Hamner also maintains flowers downtown for the City of Danville.
Hunt acknowledged that the work Hamner did in Constitution Square last year was “outstanding.”
Sammons said Hamner’s proven track record is why he wanted to stick with her.
“I just know what kind of job has been done,” he said. “… I just think it’s the best buy for us, because we know what’s going to happen. We know it will be taken care of.”
Magistrate Jason Cullen said because FFA included a plan for maintaining the flowers with its bid, he liked the idea of supporting the local student organization.
Split down the middle
Sammons and Caywood were joined by Magistrate Jamey Gay in voting to keep Cottage Interiors as the flower provider. But magistrates Ellis, Cullen and Ronnie Short voted against.
Hunt counted the equal hands for yes and no and sighed, “Oh, you guys.”
“This is what you get paid for,” Cullen said to Hunt.
“I agree that everything looked beautiful last year,” Hunt said.
There followed a lengthy pause as Hunt pondered which way to vote. Cullen eventually broke the silence, lobbying for Hunt to vote with the “no’s.”
“It’s not just $2,000, it’s kids’ future as well, sir,” Cullen said. “If we can’t invest in our future farmers …”
“I agree with all the statements made by all the interested parties,” Hunt said, before voting no and defeating the motion. “… I would be the fourth vote to not accept the bid.”
Ellis immediately made a motion to choose the FFA bid and Cullen seconded. The vote split again down the same lines, and this time Hunt broke the tie with a yes, officially choosing FFA as the flower provider.
“I think we’re going to be sorry, but that’s fine,” Sammons said.
“We’re investing in our future, our young men and women,” Ellis said.
“I know we do, but they’re not qualified to give what we need,” Sammons said.
Last year’s split vote
In April 2019, magistrates had to decide whether to pay Hamner an additional $550 for maintenance of flowers at the Governor’s Circle in Constitution Square. The magistrates split 3-3 at that time, too, but along different lines — Cullen, Ellis and Sammons were against it then, and Gay, Caywood and Short voted in favor, along with Hunt’s tie-breaking yes.
On the day of the 2019 vote, Sammons said he was opposed to paying the extra $550 because the flowers were coming from a Lexington grower, when there were groups in Boyle County that might be able to provide the flowers instead.
“I don’t like that at all,” he said, suggesting that local FFA or Kentucky School for the Deaf students could be used instead. “… We need to buy anything we can local.”
Hamner said at the time in 2019 that getting flowers from a local source was no easy task.

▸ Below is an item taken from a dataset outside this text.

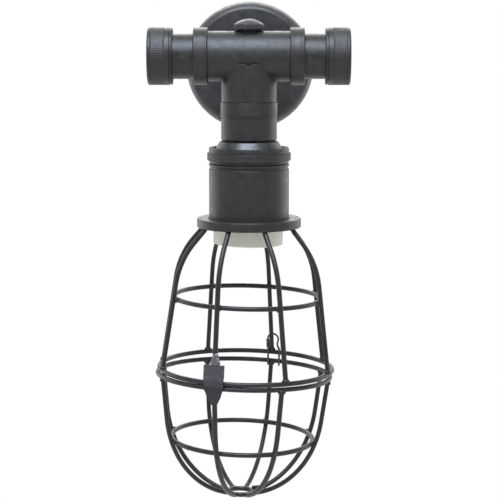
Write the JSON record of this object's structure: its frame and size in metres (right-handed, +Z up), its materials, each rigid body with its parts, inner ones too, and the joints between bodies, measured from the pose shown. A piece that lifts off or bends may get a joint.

“We have tried in other years — the city has — to buy flowers locally, and we fail miserably in that effort,” she said in 2019.
Hamner also grew frustrated with magistrates’ requests during the 2019 meeting, because she had already “begged” a contractor to do work for the county and given magistrates a deal on the price.
“What else can I do for you all? … What else can I possibly do?” Hamner asked at the 2019 meeting.
“Buy our lunch,” Sammons retorted at the time.
“Well, you’re not going to get that,” Hamner said. “… When it comes to next year, I will be so happy to give this job up, I promise.”